Experimental realization of phonon demultiplexing in three-dimensions

TL;DR

This paper reports the first experimental demonstration of a three-dimensional phononic demultiplexer, enabling multi-channel frequency sorting in 3D structures for advanced acoustic and elastic information processing.

Contribution

It introduces a novel 3D phononic demultiplexer design based on pass-band bundles within a large band gap, expanding beyond previous 2D implementations.

Findings

Successful experimental realization of a 3D four-channel phononic demultiplexer

Demonstrated tunability of pass-bands for multi-channel frequency sorting

Potential applications in acoustic communication and nondestructive evaluation

Abstract

Phononic metamaterials enabled the realization of many acoustic components analogous to their electronic counterparts, such as transistors, logic gates and calculators. A key component among these is the demultiplexer, a device that receives multiple signals and sorts them based on their frequencies into separate channels. Previous experimental realizations of acoustic and elastic multiplexers have employed plates with pillars or holes to demultiplex frequencies.
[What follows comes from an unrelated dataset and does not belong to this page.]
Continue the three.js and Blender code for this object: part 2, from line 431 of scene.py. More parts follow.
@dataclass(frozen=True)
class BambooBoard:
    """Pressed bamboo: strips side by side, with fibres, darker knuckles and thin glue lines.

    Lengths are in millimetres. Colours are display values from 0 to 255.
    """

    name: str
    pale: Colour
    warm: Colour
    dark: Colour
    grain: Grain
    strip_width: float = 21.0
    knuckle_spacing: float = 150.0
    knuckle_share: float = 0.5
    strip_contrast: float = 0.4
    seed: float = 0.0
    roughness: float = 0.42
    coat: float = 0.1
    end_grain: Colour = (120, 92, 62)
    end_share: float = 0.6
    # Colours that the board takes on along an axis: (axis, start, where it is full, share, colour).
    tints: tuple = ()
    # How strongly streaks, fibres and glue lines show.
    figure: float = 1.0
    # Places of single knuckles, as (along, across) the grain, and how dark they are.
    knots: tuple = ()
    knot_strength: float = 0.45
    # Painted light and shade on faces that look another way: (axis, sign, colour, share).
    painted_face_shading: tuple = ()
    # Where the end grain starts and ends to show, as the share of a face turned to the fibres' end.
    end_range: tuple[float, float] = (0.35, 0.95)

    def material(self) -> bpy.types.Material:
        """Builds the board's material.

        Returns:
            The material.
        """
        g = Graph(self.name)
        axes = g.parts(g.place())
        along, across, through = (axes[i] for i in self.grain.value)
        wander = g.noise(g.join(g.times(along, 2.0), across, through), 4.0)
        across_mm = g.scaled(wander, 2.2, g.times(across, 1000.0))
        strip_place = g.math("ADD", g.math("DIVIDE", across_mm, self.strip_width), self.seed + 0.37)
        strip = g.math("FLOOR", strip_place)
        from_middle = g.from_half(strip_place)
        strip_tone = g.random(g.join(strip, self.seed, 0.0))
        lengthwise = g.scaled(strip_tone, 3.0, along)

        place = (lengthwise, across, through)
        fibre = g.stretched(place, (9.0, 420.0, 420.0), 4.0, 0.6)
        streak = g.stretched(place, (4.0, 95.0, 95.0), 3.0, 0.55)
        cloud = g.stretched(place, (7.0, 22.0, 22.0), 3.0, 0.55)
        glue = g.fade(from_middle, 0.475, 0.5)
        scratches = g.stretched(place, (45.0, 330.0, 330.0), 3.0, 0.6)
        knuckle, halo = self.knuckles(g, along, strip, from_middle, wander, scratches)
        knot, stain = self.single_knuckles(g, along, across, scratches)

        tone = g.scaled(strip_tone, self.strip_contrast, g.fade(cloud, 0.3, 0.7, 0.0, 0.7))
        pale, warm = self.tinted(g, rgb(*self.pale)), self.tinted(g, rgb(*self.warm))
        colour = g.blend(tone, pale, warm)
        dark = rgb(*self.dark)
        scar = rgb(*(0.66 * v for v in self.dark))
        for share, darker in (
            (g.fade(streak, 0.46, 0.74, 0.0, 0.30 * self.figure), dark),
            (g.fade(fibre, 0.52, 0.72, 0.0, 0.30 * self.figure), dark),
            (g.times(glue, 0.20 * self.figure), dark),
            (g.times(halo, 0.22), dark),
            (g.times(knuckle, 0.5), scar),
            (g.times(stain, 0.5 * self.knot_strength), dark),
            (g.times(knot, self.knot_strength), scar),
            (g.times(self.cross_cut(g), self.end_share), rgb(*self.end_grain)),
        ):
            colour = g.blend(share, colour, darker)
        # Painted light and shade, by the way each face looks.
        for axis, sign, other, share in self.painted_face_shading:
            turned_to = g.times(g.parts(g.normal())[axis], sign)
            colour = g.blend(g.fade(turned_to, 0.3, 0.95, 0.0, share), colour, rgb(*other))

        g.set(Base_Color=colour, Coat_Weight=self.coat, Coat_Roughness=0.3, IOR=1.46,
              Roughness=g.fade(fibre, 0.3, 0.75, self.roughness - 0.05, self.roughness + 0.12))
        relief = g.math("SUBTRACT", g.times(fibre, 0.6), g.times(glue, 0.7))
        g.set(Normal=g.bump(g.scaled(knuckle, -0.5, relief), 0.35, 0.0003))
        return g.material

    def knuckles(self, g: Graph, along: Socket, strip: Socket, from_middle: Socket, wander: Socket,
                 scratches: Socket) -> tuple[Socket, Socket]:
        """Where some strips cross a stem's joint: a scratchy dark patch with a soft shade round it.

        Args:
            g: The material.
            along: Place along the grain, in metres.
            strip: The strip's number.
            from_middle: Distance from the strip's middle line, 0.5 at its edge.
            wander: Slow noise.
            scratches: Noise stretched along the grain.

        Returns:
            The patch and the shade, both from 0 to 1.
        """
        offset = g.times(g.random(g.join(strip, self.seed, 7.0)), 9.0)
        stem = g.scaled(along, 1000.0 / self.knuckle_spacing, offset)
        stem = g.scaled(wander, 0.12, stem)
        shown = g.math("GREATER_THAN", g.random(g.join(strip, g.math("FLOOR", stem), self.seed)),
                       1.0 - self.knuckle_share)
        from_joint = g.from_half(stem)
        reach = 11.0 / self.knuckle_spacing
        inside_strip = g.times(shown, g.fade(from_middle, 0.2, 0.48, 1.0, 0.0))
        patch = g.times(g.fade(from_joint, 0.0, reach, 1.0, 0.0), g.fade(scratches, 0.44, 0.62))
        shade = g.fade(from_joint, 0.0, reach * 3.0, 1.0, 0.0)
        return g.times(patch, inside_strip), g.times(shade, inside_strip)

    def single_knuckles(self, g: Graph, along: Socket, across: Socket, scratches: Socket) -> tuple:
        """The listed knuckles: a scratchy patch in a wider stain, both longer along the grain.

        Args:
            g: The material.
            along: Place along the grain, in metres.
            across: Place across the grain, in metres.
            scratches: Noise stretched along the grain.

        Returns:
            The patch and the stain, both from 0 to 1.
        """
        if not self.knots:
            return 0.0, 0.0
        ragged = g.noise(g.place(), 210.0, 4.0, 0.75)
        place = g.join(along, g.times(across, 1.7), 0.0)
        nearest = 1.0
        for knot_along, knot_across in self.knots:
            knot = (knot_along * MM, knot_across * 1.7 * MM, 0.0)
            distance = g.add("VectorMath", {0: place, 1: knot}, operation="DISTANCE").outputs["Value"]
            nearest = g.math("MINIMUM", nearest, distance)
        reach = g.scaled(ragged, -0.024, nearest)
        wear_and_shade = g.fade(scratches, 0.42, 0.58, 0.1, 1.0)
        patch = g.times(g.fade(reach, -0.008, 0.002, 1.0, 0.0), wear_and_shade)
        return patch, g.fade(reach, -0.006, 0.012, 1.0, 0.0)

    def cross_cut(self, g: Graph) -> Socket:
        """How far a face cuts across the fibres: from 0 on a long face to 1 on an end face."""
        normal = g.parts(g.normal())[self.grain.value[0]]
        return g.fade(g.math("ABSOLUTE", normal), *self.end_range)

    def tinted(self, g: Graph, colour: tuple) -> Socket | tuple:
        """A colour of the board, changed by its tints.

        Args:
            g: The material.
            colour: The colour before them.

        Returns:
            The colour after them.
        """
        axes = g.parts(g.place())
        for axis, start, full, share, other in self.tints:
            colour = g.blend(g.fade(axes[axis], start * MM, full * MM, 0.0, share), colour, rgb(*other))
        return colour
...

However, existing realizations are confined to two-dimensions, which can limit potential acoustic or elastic circuit design. Here we show the first experimental realization of a three-dimensional, four channel phononic demultiplexer. Our design methodology is based on bundles of pass-bands within a large band gap that can easily be tuned for multi-channel frequency demultiplexing. The proposed design can be utilized in acoustic and elastic information processing, nondestructive evaluation and communication applications among others.